“Quando si cerca un eroe, bisogna partire dalla cosa di cui ogni eroe ha bisogno: un cattivo. Per questo, cercando il nostro eroe Bellerofonte, abbiamo creato un mostro: Chimera.”
Da Mission: Impossible 2 (John Woo, 2000)
Che i ragazzi di Ubisoft Montreal avessero colto l’intima essenza del monologo d’apertura di Mission Impossibile 2 ce n’eravamo accorti già un paio d’anni fa, quando l’allucinato Vaas Montenegro rubava copertina, scena ed anima all’ anonimo protagonista del terzo episodio di Far Cry.

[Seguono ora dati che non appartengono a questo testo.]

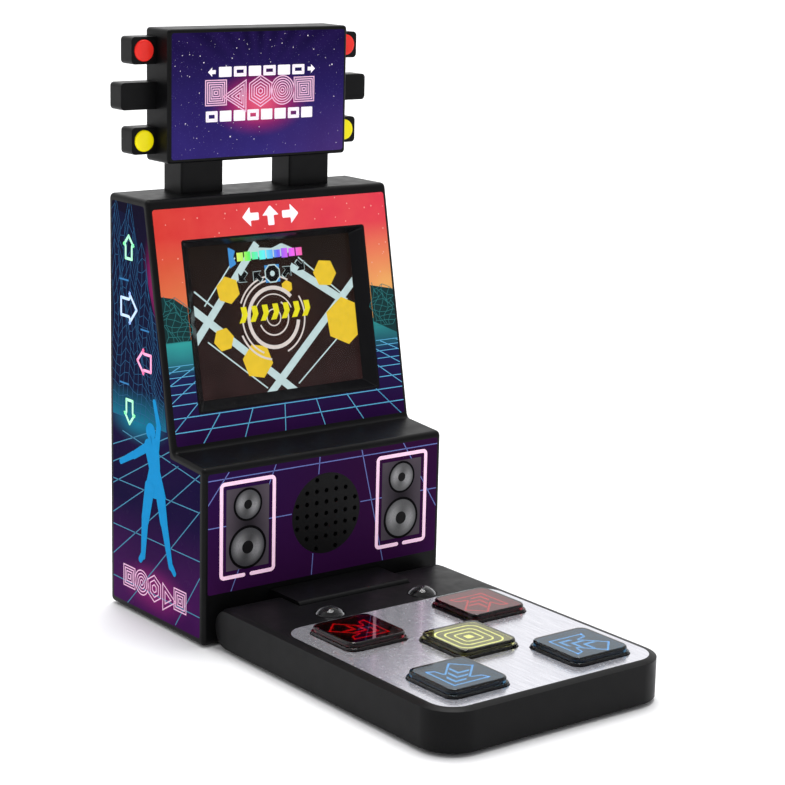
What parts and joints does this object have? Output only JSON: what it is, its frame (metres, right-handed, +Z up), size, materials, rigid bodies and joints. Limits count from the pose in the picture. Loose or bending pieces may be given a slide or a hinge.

Il più recente exploit dell’eccentrico Pagan Min, signore della guerra dal sadico humor nero,  non può dunque che apparire come la naturale sublimazione del concetto.
Ad attribuire connotati di eccezionalità a quella che potrebbe facilmente apparire come una semplice provocazione non è tuttavia l’introduzione di un antagonista carismatico – dal vecchio Drax al grande LeChuck, passando per Geese Howard e Land Di, il mondo dei videogame ci ha d’altronde abituati a questo genere di figure – quanto la precisa volontà di sovvertire radicalmente l’ordine della narrazione fino a trasformare l’effettivo protagonista della storia in un banale signor nessuno. Con un cattivo tanto caratterizzato, di fronte ad una personalità tanto forte, quest’ultimo non ha in effetti alcun bisogno ad sfoggiare un volto memorabile, un background intrigante o chissà quale altra peculiarità distintiva, perché il solo opporsi a una tale minaccia saprà  inesorabilmente renderlo un eroe ben più affascinante dei tanti super-macho che affollano il jetset videoludico.
Di tutte le qualità  riconoscibili ad un titolo come Far Cry 4, ma è ovvio che il discorso valga anche per il suo precursore, l’elemento di maggior rilievo emerge, a mio avviso, da questa particolare sfumatura. Anche e soprattutto perché l’architettura dei videogame si era finora rivelata piuttosto refrattaria a questo genere di artifici narrativi. Sviscerata ormai da tempo negli ambiti letterario e cinematografico, la teoria del Bellerofonte può in tal senso costituire una preziosa conquista per l’intero movimento videoludico e rappresentare un’ ulteriore valvola di sfogo per acquisire quella piena maturità concettuale che compete ad ogni reale forma d’arte.